Siong 09/01/2017 07:36:14
Siong Eng
UX Director
5 min to read

In this digital age, organisations are striving to improve website and app performance by enhancing a user's experience, giving them what they need and delivering it to them when they need it.

This is known as digital personalisation.

A recent report surveyed 206 organisations about the importance they placed on a personalised user experience, revealing that more than 50% of respondents typically see a lift of over 10% in their marketing KPI's which included conversion rates, click through rates and time on site following implementation.

Interestingly, whilst these results are compelling, currently only 57% of desktop websites and 28% of mobile websites have an active personalisation strategy implemented.

The key reason many organisations are lagging in adopting digital personalisation, is that many businesses actually do not possess a thorough enough understanding of their customers to implement an effective strategy.

More on that shortly, but first, what are the opportunities in personalisation, and who's doing it well?

Personalisation, as you would expect, enables us to deliver content and functionality that is tailored to an identified user's need or interest.

The ability to serve this targeted information relies on a technical platform or system to perform the actions required to tailor the experience within a website or app.

Whilst technology can provide amazing power, it relies on the journey planning research that defines and maps the users you are targeting for a personalised experience. There are extensive tools available to assist, however it currently remains a process of research, mapping and data analysis.

Why personalisation matters

There are many ways improving user experience through personalisation has the potential to improve performance.

Driving sales

Unsurprisingly, users are more likely to convert when they feel like the organisation genuinely understands their needs. Benefits such as increased conversion rates, improved customer experience ratings and an increase in visitor engagement are all regularly reported.

Amazon is perhaps the highest profile example of the effect personalising a users experience can have on improving sales performance. By personalising the user's dashboard and email with product recommendations based on product history, the user is more predisposed to further purchases because they are being presented with products they have a genuine interest in. It's a simple case of ensuring the right message targets the right audience.

Greater brand loyalty

Research has shown 96% of respondents agree that personalisation helps advance and strengthen customer relationships because of the perception of message authenticity. When an experience feels real, it inspires an emotion-based response, which in turn supports a sense of intrinsic trust towards a brand, meaning the user is not only more predisposed to loyalty, but also more likely to become a brand advocate.

Spotify's "Discover Weekly" feature builds a curated playlist of tracks based on a user's 'taste profile' that it develops by monitoring their listening behaviour, as well as the most popular playlists amongst similar users across the entire Spotify audience.

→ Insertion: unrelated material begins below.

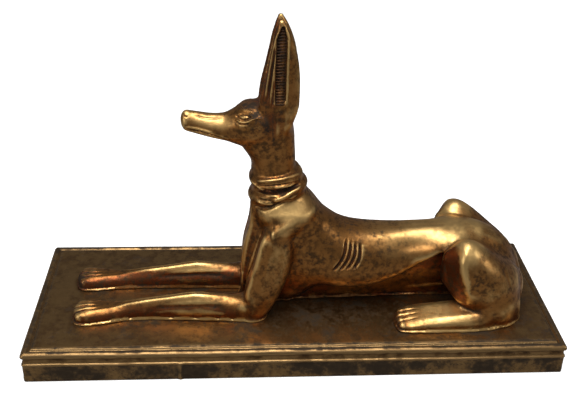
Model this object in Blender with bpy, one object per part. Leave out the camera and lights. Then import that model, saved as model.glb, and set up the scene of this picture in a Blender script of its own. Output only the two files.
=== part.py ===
"""Recumbent jackal with tall ears and a scarf, one casting bedded on a moulded plinth, a second casting.

X runs along the plinth with the head towards -X, Y across it and Z up. The origin is under the plinth's middle.
Sizes are in metres. The figure is drawn on a sculptor's grid, as shares of its own length.
"""

from math import cos, pi, radians, sin

import bmesh
import bpy
import numpy as np
from mathutils import Matrix, Vector

# The figure's length from paw tips to rump, and the margins of bare plinth left round it
FIGURE_LENGTH = 0.1805
PAW_MARGIN = 0.015
RUMP_MARGIN = 0.0104
SIDE_MARGIN = 0.0098

# The plinth's height, and the bands down its side: lip, groove and second lip over a plain face
PLINTH_HEIGHT = 0.013
LIP_HEIGHT = 0.002
LIP_OVERHANG = 0.0004
SIDE_GROOVE_HEIGHT = 0.002
SIDE_GROOVE_DEPTH = 0.0007
SECOND_LIP_HEIGHT = 0.0015
EDGE_ROUND = 0.0005
CORNER_RADIUS = 0.0012

# The groove on the plinth's top, inside the rim
RIM_WIDTH = 0.0026
TOP_GROOVE_WIDTH = 0.0013
TOP_GROOVE_DEPTH = 0.0008

# The bed of adhesive between the two castings
BEDDING = 0.0003

# The drawing grid: the squares that the figure covers, counted from the plinth's middle
PAW_TIP = -87.5
RUMP_END = 93.0
FOOT_SIDE = 26.9
SQUARE = FIGURE_LENGTH / (RUMP_END - PAW_TIP)

PLINTH_LENGTH = FIGURE_LENGTH + PAW_MARGIN + RUMP_MARGIN
PLINTH_WIDTH = 2 * (FOOT_SIDE * SQUARE + SIDE_MARGIN)
FIGURE_ORIGIN = Vector((PAW_MARGIN - PLINTH_LENGTH / 2 - PAW_TIP * SQUARE, 0, PLINTH_HEIGHT + BEDDING))

# How much further back the far haunch lies, in squares
FAR_HAUNCH_BACK = 2.0
FORELEGS_ASIDE = -2.3
MUZZLE_SLANT = 0.085
FOOT_SLANT = 0.04
FORELEG_SLANT = 0.55
FORELEG_PLACE = 10.7
NEAR_PAW_BACK = 1.7
THIGH_FRONT_SLANT = 0.5

# The figure's skin: its fineness in squares, how often it is rubbed smooth, and how many triangles carry it
SKIN_SQUARE = 0.6
RUBS = 4
SKIN_TRIANGLES = 8600

# Carving, as places on the grid in side view, x and z, the same on both sides of the figure
RIBS = 4
RIB_GROOVE = (0.65, 1.0)
EYE = [(-21.6, 80.7), (-19.9, 80.1), (-18.1, 80.5), (-16.8, 81.8), (-18.4, 82.4), (-20.2, 82), (-21.6, 80.7)]
LOWER_LID = [(-22.8, 79.2), (-20.2, 78.9), (-18, 79.6), (-16, 80.6)]
BROW = [(-23.8, 81), (-21.8, 82.8), (-19.5, 83.5), (-16.7, 83.6), (-13, 83)]
MOUTH = [(-41.2, 75.7), (-37.8, 75.5), (-34.2, 74.8), (-29.9, 73.9), (-24.2, 72.8)]
THIGH_RIDGE = [(64.6, 32), (62.9, 29.5), (62.6, 26), (64, 22), (67, 18)]
THIGH_RISE = (1.9, -0.8)
FACE_GROOVES = ((EYE, 0.45, 0.5), (LOWER_LID, 0.4, 0.3), (BROW, 0.5, 0.3), (MOUTH, 0.5, 0.7))
TOE_PITCH = 3.1
TOE_GROOVE = (0.65, 0.9)
EAR_PANEL_FOOT = 86.5
EAR_PANEL_TOP = 113.6
EAR_PANEL_DEPTH = 1.3


def smooth_through(stations, steps):
    """Rows of values read at equal steps from a smooth curve through the rows of stations."""
    rows = np.array(stations, float)
    before = np.vstack([2 * rows[0] - rows[1], rows[:-1]])
    after = np.vstack([rows[1:], 2 * rows[-1] - rows[-2]])
    slope = (after - before) / 2
    out = []
    for i in range(len(rows) - 1):
        for t in np.arange(steps) / steps:
            h = (2 * t**3 - 3 * t**2 + 1, t**3 - 2 * t**2 + t, 3 * t**2 - 2 * t**3, t**3 - t**2)
            out.append(h[0] * rows[i] + h[1] * slope[i] + h[2] * rows[i + 1] + h[3] * slope[i + 1])
    return np.array(out + [rows[-1]])


def skin(bm, rings, closed=False):
    """Bridges a row of rings, each a list of points, into one closed shell."""
    loops = [[bm.verts.new(point) for point in ring] for ring in rings]
    pairs = list(zip(loops, loops[1:]))
    if closed:
        pairs.append((loops[-1], loops[0]))
    for low, high in pairs:
        for k in range(len(low)):
            bm.faces.new((low[k - 1], low[k], high[k], high[k - 1]))
    if not closed:
        bm.faces.new(reversed(loops[0]))
        bm.faces.new(loops[-1])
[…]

By using this feature, I was able to discover a ton of songs that have now been added to my favourites playlist. For a company that deals with content as emotional as music, leveraging personalisation tools is a powerful way to develop an emotional connection with users.

Better engagement

Personalisation can help users discover content and increase efficiency when it comes to completing tasks within a website or app.

When a user feels like they are being swamped with irrelevant content and options, unsurprisingly they become frustrated and disengaged.

Understanding what the user might be interested in at a particular time, means they are more likely engage with the website/app.

Youtube increases user engagement by leveraging Artificial Intelligence to personalise the user's dashboard feed. For example, their AI algorithm is able to determine what types of videos you are more likely to watch on your mobile and then feed you recommendations while browsing Youtube on your phone.

First things first

In order to implement a successful personalisation strategy, you need to understand your users by identifying their needs, the problems they are looking to solve, the times they using the website or app, and also how they use it?

By clearly defining your users, you'll be able to better target specific segmented groups with content tailored to their needs.

The more defined your user groups are, they more authentic the experience will feel, so it's essential to conduct proper user research to gain that understanding.

The future of personalisation will undoubtedly begin to leverage the power of Artificial Intelligence and Machine Learning giving infinitely more power to uncovering deeper insights into your user's behaviour.

That technology may seem out of reach to the average business right now, but it's coming and when it does the organisations that have a head start by having already implemented a personalisation strategy, will be in the driver's seat to create the ultimate personalised user experience, and the reap the rewards that come from that.